Selain menyalahi UU 7/2016, tindakan tersebut juga bertentangan dengan asas legalitas dalam hukum administrasi negara. Asas legalitas menentukan, bahwa penyelenggaraan administrasi pemerintahan wajib mengedepankan dasar hukum dari sebuah keputusan dan/atau tindakan yang dibuat oleh badan dan/atau pejabat pemerintahan (Pasal 5 huruf a UU 30/2014).
Sementara PP 9/2018 yang diterbitkan belakangan justru melegitimasi penerbitan izin impor garam industri oleh Kemendag yang sudah terlebih dahulu dilakukan. Dalam jangka panjang, tindakan ini dapat menjadi preseden buruk, karena tindakan pemerintah yang keliru dapat dengan mudah dilegitimasi dengan peraturan yang lebih tinggi dan muncul belakangan.
Bahkan, PP 9/2018 cenderung memberi kelonggaran terhadap kebijakan impor. Padahal, ketentuan pengendalian impor di arahkan untuk meningkatkan daya saing produk ekspor Indonesia, meningkatkan dan memperluas akses pasar di luar negeri, dan meningkatkan kemampuan eksportir dan importir sehingga menjadi pelaku usaha yang andal (Pasal 38 ayat 2 UU 7/2014).
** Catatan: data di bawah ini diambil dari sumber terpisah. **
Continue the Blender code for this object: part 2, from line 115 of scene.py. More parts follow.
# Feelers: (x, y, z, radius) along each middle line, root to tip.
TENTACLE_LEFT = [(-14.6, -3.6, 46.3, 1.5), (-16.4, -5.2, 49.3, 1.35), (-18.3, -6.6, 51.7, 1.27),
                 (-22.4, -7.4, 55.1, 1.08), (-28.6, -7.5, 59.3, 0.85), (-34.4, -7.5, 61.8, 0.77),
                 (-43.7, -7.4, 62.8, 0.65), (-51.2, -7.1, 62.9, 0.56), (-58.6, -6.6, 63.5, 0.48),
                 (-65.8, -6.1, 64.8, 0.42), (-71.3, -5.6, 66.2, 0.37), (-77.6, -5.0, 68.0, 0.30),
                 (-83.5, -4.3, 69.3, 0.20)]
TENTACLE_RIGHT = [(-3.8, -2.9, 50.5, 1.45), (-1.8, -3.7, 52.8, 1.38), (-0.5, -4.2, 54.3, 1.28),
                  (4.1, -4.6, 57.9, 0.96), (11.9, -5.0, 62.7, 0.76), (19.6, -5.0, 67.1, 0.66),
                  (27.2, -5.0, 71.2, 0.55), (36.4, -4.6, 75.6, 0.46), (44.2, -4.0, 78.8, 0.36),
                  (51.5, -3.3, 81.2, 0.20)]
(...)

Dalam jangka panjang, longgarnya kebijakan impor ini dapat menimbulkan ketergantungan terhadap luar negeri dan membunuh pelaku usaha dalam negeri. Padahal, pemerintah memiliki kewenangan untuk membatasi impor dengan alasan untuk membangun, mempercepat, dan melindungi industri tertentu di dalam negeri, dan/atau menjaga neraca pembayaran dan/atau neraca perdagangan (Pasal 54 ayat 3 UU 7/2014).
Jika kebijakan ini dinilai merugikan kepentingan nasional, PP 9/2018 dapat di uji materi terhadap UU 7/2016, UU 3/2014, dan UU 7/2014 ke Mahkamah Agung (MA), karena sangat potensial bertentangan.
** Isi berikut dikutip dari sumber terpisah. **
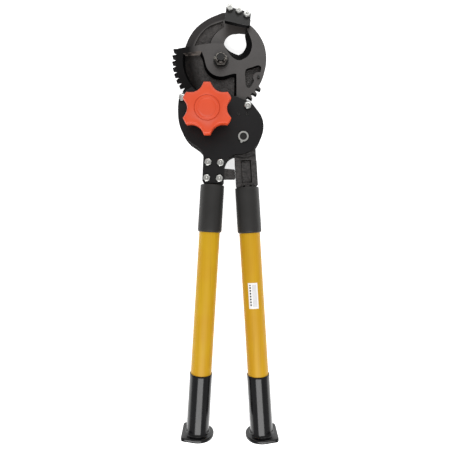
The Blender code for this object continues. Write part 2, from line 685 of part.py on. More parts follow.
def spigot(side, start, end):
    """The bracket's round end, which fills the top of the tube."""
    profile = [(0.0, start), (0.0, end), (SPIGOT_RADIUS - 1, end), (SPIGOT_RADIUS, end - 1), (SPIGOT_RADIUS, start)]
    return turned(side + "_spigot", profile, 24, handle_matrix(side))


def left_bracket():
    body = [(-34.2, 68.0), (-31.0, 64.8), (-5.5, 64.8), (-3.2, 67.0), (-3.0, 74.5), (15.6, 74.5), (16.6, 76.0)]
    body += [(15.8, 88.2), (14.4, 89.6), (-1.8, 91.0), (-2.0, 97.0), (0.2, 104.5), (-1.0, 107.0), (-31.8, 107.0)]
    body += [(-33.6, 105.0)]
    holes = [circle(place, M6_RADIUS + GAP, 12) for place in TANG_BOLTS]
    bracket = prism("left_bracket", [body, *holes], -BLADE_HALF, BLADE_HALF)
    corners = [(-11.0, -3.0), (11.0, -3.0), (11.0, 4.0), (-11.0, 4.0)]
    neck = prism("left_neck", [[beside("left", across, down) for across, down in corners]], -6.8, 6.8)
    return join(bracket, neck, spigot("left", 1.2, 50.0))


def right_bracket():
    corners = [(-17.2, -10.0), (17.2, -10.0), (17.2, -66.0), (12.0, -82.0), (-14.0, -82.0), (-17.2, -58.0)]
    neck = [beside("right", across, down) for across, down in corners]
    bracket = prism("right_bracket", [neck], -BLADE_HALF, BLADE_HALF)
    head = cylinder("bracket_head", HANDLE_PIVOT, BRACKET_HEAD, -BLADE_HALF, BLADE_HALF, 40)

    # The lower part is as thick as the sleeve allows, and starts below the plates' edge.
    clear = 34.6
    shoulder = [polar(HANDLE_PIVOT, clear, angle) for angle in (-57.0, -68.0, -79.0, -90.0, -101.0, -112.0)]
    corners = [(-17.3, -38.0), (-17.3, 0.0), (-15.3, 2.4), (15.3, 2.4), (17.3, 0.0), (17.3, -38.0)]
    stock = [beside("right", across, down) for across, down in corners] + shoulder
    thick = prism("bracket_stock", [stock], -11.0, 11.0)

    arm_direction = Vector(DRIVE_PAWL_PIVOT) - Vector(HANDLE_PIVOT)
    side = Vector((-arm_direction.y, arm_direction.x)).normalized() * 6.0
    ends = [Vector(HANDLE_PIVOT), Vector(DRIVE_PAWL_PIVOT)]
    arm = prism(
        "pawl_arm",
        [[tuple(ends[0] + side), tuple(ends[1] + side), tuple(ends[1] - side), tuple(ends[0] - side)]],
        INNER_MIDDLE,
        INNER_FRONT,
    )
    arm_end = cylinder("arm_end", DRIVE_PAWL_PIVOT, 6.05, INNER_MIDDLE, INNER_FRONT)
    join(bracket, head, thick, spigot("right", 0.0, 50.0), arm, arm_end)

    def web(inset):
        half, low, high = 8.3 - inset, -3.6 - inset, -40.5 + inset
        return [beside("right", *corner) for corner in ((-half, low), (half, low), (half, high), (-half, high))]

    front_web = loft("front_web", web(1.2), web(0.0), 6.5, 11.1)
    back_web = loft("back_web", web(0.0), web(1.2), -11.1, -6.5)
    pivot_bore = cylinder("pivot_bore", HANDLE_PIVOT, HANDLE_BUSHING + GAP, -12, 12)
    pin_bore = cylinder("pawl_pin_bore", DRIVE_PAWL_PIVOT, PAWL_PIN + GAP, -12, 12, 16)
    return cut(bracket, front_web, back_web, pivot_bore, pin_bore)


def handle(side):
    place = handle_matrix(side)
    bore = TUBE_RADIUS + GAP
    sleeve = [
        (14.2, 0.0),
        (SLEEVE_RADIUS - 1.4, 0.0),
        (SLEEVE_RADIUS - 0.2, 1.4),
        (SLEEVE_RADIUS, SLEEVE_LENGTH - 1.0),
        (SLEEVE_RADIUS - 1.0, SLEEVE_LENGTH),
        (bore, SLEEVE_LENGTH),
        (bore, 3.2),
        (14.2, 3.2),
    ]
    if side == "right":
        # The right bracket's stock is broader than the tube, so its sleeve starts below it.
        sleeve = [(radius, height + 2.8 if height < 5 else height) for radius, height in sleeve]
    turned(side + "_sleeve", sleeve, 40, place)

    start = TUBE_START + (2.8 if side == "right" else 0.0)
    end = TUBE_START + TUBE_LENGTH
    inner = TUBE_RADIUS - TUBE_WALL
    turned(side + "_tube", [(TUBE_RADIUS, start), (TUBE_RADIUS, end), (inner, end), (inner, start)], 40, place)

    foot = GRIP_START + GRIP_LENGTH
    grip_profile = [
        (bore, GRIP_START),
        (GRIP_RADIUS - 0.5, GRIP_START),
        (GRIP_RADIUS, GRIP_START + 1.5),
        (GRIP_RADIUS, foot - 12.0),
        (GRIP_RADIUS + 1.2, foot - 8.0),
        (GRIP_RADIUS + 4.0, foot - FOOT_THICKNESS + 0.5),
        (0.0, foot - FOOT_THICKNESS + 0.5),
        (0.0, end + GAP),
        (bore, end + GAP),
    ]
    grip = turned(side + "_grip", grip_profile, 40, place)
    # The foot is round towards the other handle, and runs out to two corners on its flat outer side.
    corner = FOOT_FLAT - FOOT_CORNER
    foot_outline = arc(ORIGIN, FOOT_RADIUS, 81, 279, 26)
    foot_outline += arc((corner, -FOOT_CORNER_ACROSS), FOOT_CORNER, 279, 360, 5)
    foot_outline += arc((corner, FOOT_CORNER_ACROSS), FOOT_CORNER, 0, 81, 5)
    flange = prism(side + "_foot", [foot_outline], foot - FOOT_THICKNESS, foot)
    flange.data.transform(place)
    join(grip, flange)


# ---------------------------------------------------------------- assembly

HOLDING_PAWL_PIVOT = FRAME_BOLTS["left"]

# Each moving body: the body that carries it and the point of its axis. The rest belong to the root.
BODIES = {
    "blade": ("tool", BLADE_PIVOT, ["moving_blade", "pivot_bushing", "stop_pin"]),
    "knob_drive": ("tool", PINION_AXIS, ["knob", "knob_cap", "pinion_shaft", "pinion_clip"]),
    "right_handle": (
        "tool",
        HANDLE_PIVOT,
        [
            "right_bracket",
            "right_sleeve",
            "right_tube",
            "right_grip",
            "handle_bushing",
            "drive_pawl_pin",
            "drive_pawl_spring",
        ],
    ),
    "drive_pawl_body": ("right_handle", DRIVE_PAWL_PIVOT, ["drive_pawl"]),
    "holding_pawl_body": ("tool", HOLDING_PAWL_PIVOT, ["holding_pawl"]),
}

FINISH_OF = {
    "front_plate": "black_plate",
    "blade_guide": "dark_steel",
    "castle_nut": "dark_steel",
    "blade_pivot_bolt": "dark_steel",
    "handle_pivot_bolt": "dark_steel",
    "pivot_washer": "dark_steel",
    "pinion_shaft": "dark_steel",
    "drive_pawl": "dark_steel",
    "holding_pawl": "dark_steel",
    "pivot_bushing": "bronze",
    "handle_bushing": "bronze",
    "cotter_pin": "spring_steel",
    "pinion_clip": "spring_steel",
    "drive_pawl_spring": "spring_steel",
    "holding_pawl_spring": "spring_steel",
    "stop_pin": "dark_steel",
    "drive_pawl_pin": "dark_steel",
    "pawl_stop_pin": "dark_steel",
    "spring_anchor_pin": "dark_steel",
    "spacer_left": "zinc",
    "spacer_right": "zinc",
    "handle_pivot_nut": "zinc",
    "knob": "orange_plastic",
    "knob_cap": "orange_plastic",
    "left_sleeve": "sleeve_plastic",
    "right_sleeve": "sleeve_plastic",
    "left_tube": "yellow_tube",
    "right_tube": "yellow_tube",
    "left_grip": "black_vinyl",
    "right_grip": "black_vinyl",
}


def finish_for(name):
    if name in FINISH_OF:
        return FINISH_OF[name]
    return "zinc" if "bolt" in name or "nut" in name else "black_forging"


def give_material(obj):
    colour, roughness, metallic = FINISHES[finish_for(obj.name)]
    material = bpy.data.materials.new(obj.name)
    material.use_nodes = True
    shader = material.node_tree.nodes["Principled BSDF"]
    linear = [((c + 0.055) / 1.055) ** 2.4 if c > 0.04045 else c / 12.92 for c in colour]
    shader.inputs["Base Color"].default_value = (*linear, 1)
    shader.inputs["Roughness"].default_value = roughness
    shader.inputs["Metallic"].default_value = metallic
    if not obj.data.materials:
        obj.data.materials.append(None)
    obj.material_slots[0].link = "OBJECT"
    obj.material_slots[0].material = material


def shade(obj):
    if obj.type == "MESH":
        obj.data.shade_smooth()
        obj.data.set_sharp_from_angle(angle=math.radians(30))


def assemble():
    """Hangs every piece from an empty on its body's axis, then lays the tool down."""
    empties = {"tool": bpy.data.objects.new("tool", None)}
    body_of = {}
    for body, (parent, axis, nodes) in BODIES.items():
        empty = bpy.data.objects.new(body, None)
        empty.parent = empties[parent]
        carrier = BODIES[parent][1] if parent in BODIES else ORIGIN
        empty.location = ((axis[0] - carrier[0]) * MM, (axis[1] - carrier[1]) * MM, 0)
        empties[body] = empty
        body_of.update(dict.fromkeys(nodes, body))
    for empty in empties.values():
        PARTS.objects.link(empty)
    bpy.context.view_layer.update()
    for obj in list(PARTS.objects):
        if obj.type == "EMPTY":
            continue
        shade(obj)
        give_material(obj)
        empty = empties[body_of.get(obj.name, "tool")]
        for piece in [obj, *helpers_of.get(obj.name, [])]:
            piece.parent = empty
            piece.matrix_parent_inverse = empty.matrix_world.inverted()
    empties["tool"].location = Vector(TOOL_ORIGIN) * MM


fixed_jaw()
front_plate()
blade_guide()
moving_blade()
small_fasteners()
blade_pivot()
handle_pivot()
pinion_and_knob()
pawls()
left_bracket()
right_bracket()
handle("left")
handle("right")
assemble()
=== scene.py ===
# %% [markdown]
# # A two-handed ratchet cable cutter
# The tool lies on its back: handles towards -Y, jaws towards +Y, and the knob on top. Its solids are loaded
# as a fixed frame, and each one is then given the shape and the finish that it has when it leaves the
# factory. A copy of a solid could be kept as it is, but a real part never has a knife-sharp corner, so a
# copy is bevelled or rounded, and the round and moulded pieces are built again with far more sides.

import bmesh
import bpy
import json
import math
from mathutils import Matrix, Vector


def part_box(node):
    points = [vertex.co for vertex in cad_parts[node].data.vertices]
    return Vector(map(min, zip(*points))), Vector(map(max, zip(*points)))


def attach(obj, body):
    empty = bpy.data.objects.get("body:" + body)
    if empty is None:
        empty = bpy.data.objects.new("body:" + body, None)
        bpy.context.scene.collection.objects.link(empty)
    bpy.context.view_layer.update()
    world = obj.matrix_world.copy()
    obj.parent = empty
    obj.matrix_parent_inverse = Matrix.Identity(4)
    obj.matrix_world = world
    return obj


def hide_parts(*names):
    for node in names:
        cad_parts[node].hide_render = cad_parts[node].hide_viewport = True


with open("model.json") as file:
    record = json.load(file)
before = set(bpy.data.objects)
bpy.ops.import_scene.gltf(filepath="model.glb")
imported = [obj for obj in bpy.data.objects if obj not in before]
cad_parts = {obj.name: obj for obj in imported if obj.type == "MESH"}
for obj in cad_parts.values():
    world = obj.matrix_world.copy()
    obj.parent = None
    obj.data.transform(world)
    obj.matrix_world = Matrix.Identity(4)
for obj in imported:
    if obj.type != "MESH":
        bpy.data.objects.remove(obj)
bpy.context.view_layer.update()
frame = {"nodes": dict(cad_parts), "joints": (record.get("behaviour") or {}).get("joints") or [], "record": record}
record = frame["record"]

# %% [markdown]
# ## Places
# Nothing is measured twice. An axis comes from its joint, a bolt's place from the middle of its solid, and
# a handle's line from the flat foot that it ends in. Sizes are in millimetres, and MM turns them to metres.

# %% Places taken from the frame
MM = 0.001
body_of = {node: body for body, nodes in record["behaviour"]["bodies"].items() for node in nodes}
slot_of = {part["node"]: part["material_slot"] for part in record["subparts"]}
axis_of = {joint["name"]: Vector(joint["pos_m"]) for joint in frame["joints"]}
mount_of = {mount["name"]: mount for mount in record["mounts"]}


def middle_of(node):
    low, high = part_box(node)
    return (low + high) / 2


def upright(node, height=0.0):
    """A matrix that puts a piece drawn about Z over a node's middle, at a height in metres."""
    centre = middle_of(node)
    return Matrix.Translation((centre.x, centre.y, height))


def up_handle(side):
    """A matrix whose Z runs up a handle from its foot, and whose X points away from the other handle."""
    foot = mount_of[side + "_foot"]
    up = -Vector(foot["axis"])
    outward = Vector((up.y, -up.x, 0)) * (1 if side == "right" else -1)
    turn = Matrix((outward, up.cross(outward), up)).transposed().to_4x4()
    return Matrix.Translation(foot["pos_m"]) @ turn


print("axes (mm):", {name: [round(c * 1000, 1) for c in place] for name, place in axis_of.items()})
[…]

Sementara untuk perizinan yang diterbitkan menteri perdagangan dapat di gugat ke PTUN berdasarkan UU 30/2014, karena ada potensi bertentangan dengan asas legalitas dalam hukum administrasi negara.
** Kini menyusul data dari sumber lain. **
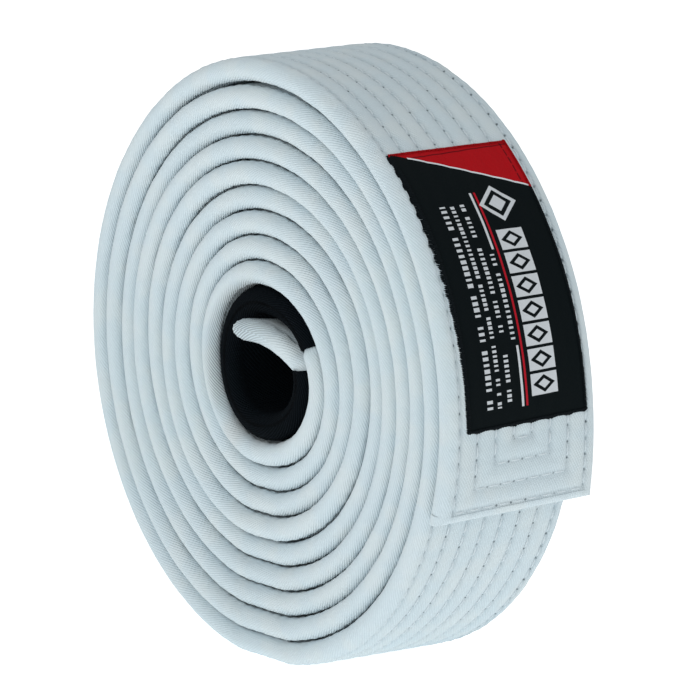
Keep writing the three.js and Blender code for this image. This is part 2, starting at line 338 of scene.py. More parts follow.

Atas sengkarut impor garam ini, pemerintah harus melakukan evaluasi yang serius terhadap tata kelola pemerintahan terutama di dalam internal kementerian dan meninjau ulang regulasi yang mengatur urusan pengendalian impor ini.
Komisi Pemberantasan Korupsi (KPK) juga harus melakukan pemeriksaan terhadap kebijakan impor garam yang jumlahnya tidak sedikit ini, mengingat tahun 2013 Indonesia memiliki pengalaman impor daging sapi yang ternyata terbukti ada skandal didalamnya.